The Vikings might or might not have a winning season in a given year, but by all accounts, the organization is run professionally. The players wear snazzy uniforms, show up for games on time and most weeks, victorious or not, entertain millions of fans while playing in a state-of-the-art stadium.
Such operational successes are no accident. Vikings owners organize their football enterprise according to a proven management model, hiring capable people who share their vision while arranging employees in a hierarchy of responsibility and holding them accountable.
Now compare that model to one with far greater responsibility: ensuring that Minnesota lakes and rivers are clean; its wild lands and the critters they support are conserved; its state parks and similar areas are established and maintained, and its forests are sustained in ways that support loggers, loggerhead shrikes and everything in between.
Here's that model:
A couple hundred people — 201 to be exact — show up in St. Paul, as they will Monday when the Legislature convenes, to begin elbowing and jostling their way to what they consider victory.
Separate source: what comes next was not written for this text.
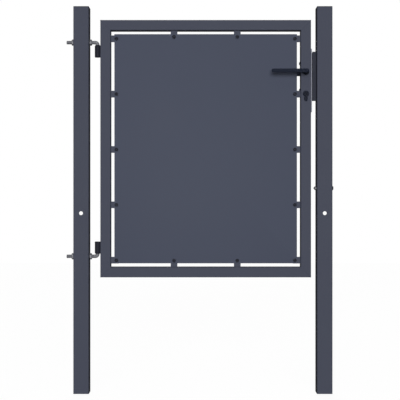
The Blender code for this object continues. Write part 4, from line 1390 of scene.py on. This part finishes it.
@dataclass
class Studio:
    """A pale floor and backdrop, soft light and the camera.

    Attributes:
        distance: From the camera to the posts' front faces.
        height: Of the camera, at the middle of the gate.
        lens_mm: Focal length on a 36 mm sensor.
        key: Strength of the front light, in watts per square metre.
        key_angle_deg: How wide that light looks; the wider, the softer its shadows.
        rear_share: Strength of the rear light, as a share of the front one.
        panel_glow: Brightness of the box in front, for the sheen, where 1 is white.
        high_glow: The same of the box above.
        surround: Brightness that the gate feels all round.
        floor_half: Half the floor's width.
        floor_glow: Light of the floor's own, which evens it out.
    """

    distance: float = 3.85
    height: float = 0.75
    lens_mm: float = 89.64
    key: float = 2.72
    key_angle_deg: float = 32.0
    rear_share: float = 0.8
    panel_glow: float = 0.4
    high_glow: float = 0.8
    surround: float = 0.05
    floor_half: float = 8.0
    floor_glow: float = 0.95

    def build(self) -> None:
        """Make the floor, the backdrop, the lights and the camera."""
        bpy.context.scene.view_settings.view_transform = "Standard"
        self.floor()
        self.world()
        self.sun("front_key", (0.0, -1.0, 0.12), self.key)
        self.sun("rear_key", (0.0, 1.0, 0.3), self.key * self.rear_share)
        self.softbox("front_panel", (0.0, -6.0, 0.75), (3.6, 2.4), self.panel_glow)
        self.softbox("high_panel", (0.0, -2.6, 4.2), (2.6, 1.2), self.high_glow)
        self.camera()

    def floor(self) -> None:
        """A wide pale floor with an even finish, which blocks none of the wide, low light."""
        half = self.floor_half
        mesh = bpy.data.meshes.new("floor")
        mesh.from_pydata([(-half, -half, 0), (half, -half, 0), (half, half, 0), (-half, half, 0)], [],
                         [(0, 1, 2, 3)])
        material = bpy.data.materials.new("pale_floor")
        material.use_nodes = True
        shader = material.node_tree.nodes["Principled BSDF"]
        shader.inputs["Base Color"].default_value = linear("#5c5c5c")
        shader.inputs["Specular IOR Level"].default_value = 0.0
        shader.inputs["Roughness"].default_value = 1.0
        shader.inputs["Emission Color"].default_value = linear("#ffffff")
        shader.inputs["Emission Strength"].default_value = self.floor_glow
        mesh.materials.append(material)
        item = linked("floor", mesh)
        item.visible_diffuse = False
        item.visible_glossy = False
        item.visible_shadow = False

    def world(self) -> None:
        """A white surround for the eye, and a dim one for the light on the gate."""
        white = linear("#ffffff")
        world = bpy.data.worlds.new("studio")
        world.use_nodes = True
        tree = world.node_tree
        tree.nodes.clear()
        seen = add_node(tree, "ShaderNodeBackground", {"Color": white, "Strength": 1.0})
        felt = add_node(tree, "ShaderNodeBackground", {"Color": white, "Strength": self.surround})
        path = add_node(tree, "ShaderNodeLightPath")
        mix = add_node(tree, "ShaderNodeMixShader", {0: path.outputs["Is Camera Ray"], 1: felt.outputs[0],
                                                     2: seen.outputs[0]})
        add_node(tree, "ShaderNodeOutputWorld", {"Surface": mix.outputs[0]})
        bpy.context.scene.world = world

    def sun(self, name: str, source: tuple[float, float, float], strength: float) -> None:
        """An even soft light from far away, which leaves no mirror image of itself.

        Args:
            name: Of the light.
            source: The direction it comes from.
            strength: Watts per square metre.
        """
        light = bpy.data.lights.new(name, "SUN")
        light.energy = strength
        light.angle = math.radians(self.key_angle_deg)
        item = linked(name, light)
        item.rotation_euler = Vector(source).to_track_quat("Z", "Y").to_euler()
        item.visible_glossy = False

    def softbox(self, name: str, place: tuple[float, float, float], size: tuple[float, float],
                glow: float) -> None:
        """A rectangular soft light that faces the middle of the gate.

        Its power is the glow times pi times its area.

        Args:
            name: Of the light.
            place: Where it stands.
            size: Width and height.
            glow: Brightness of its face, where 1 is white.
        """
        light = bpy.data.lights.new(name, "AREA")
        light.shape = "RECTANGLE"
        light.size, light.size_y = size
        light.energy = glow * math.pi * size[0] * size[1]
        item = linked(name, light)
        item.location = place
        look = np.array([0.0, 0.0, self.height]) - np.array(place)
        item.rotation_euler = Vector(look).to_track_quat("-Z", "Y").to_euler()

    def camera(self) -> None:
        """A long lens straight in front, level with the middle of the gate."""
        lens = bpy.data.cameras.new("camera")
        lens.lens = self.lens_mm
        lens.sensor_width = 36.0
        item = linked("camera", lens)
        item.location = (0.0, block("hinge_post").low[1] - self.distance, self.height)
        item.rotation_euler = (math.pi / 2, 0.0, 0.0)
        bpy.context.scene.camera = item


def main() -> None:
    """Build the gate's looks."""
    logging.basicConfig(level=logging.INFO, format="%(message)s")
    for assembly in (Studio(), Posts(), HookHinges(), Leaf(), Lock(), Keep()):
        LOG.info("-- %s", type(assembly).__name__)
        assembly.build()


if __name__ == "__main__":
    main()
For some, "victory'' is defined as ensuring that many of the state's lakes and rivers are not managed as pristine natural resources, but as wastewater and farm-runoff ditches.
Other legislators consider the further weakening of wetland- protection laws as wins, while still others reign triumphant when they convert public resources to private use for financial gain.
Amid such horse trading, a few legislators — too few — consider the continued welfare of the state's natural resources foremost among their sworn duties and push back against the clamoring hordes who seek their conversion to subdivisions, shopping centers or endless fields of corn and soybeans.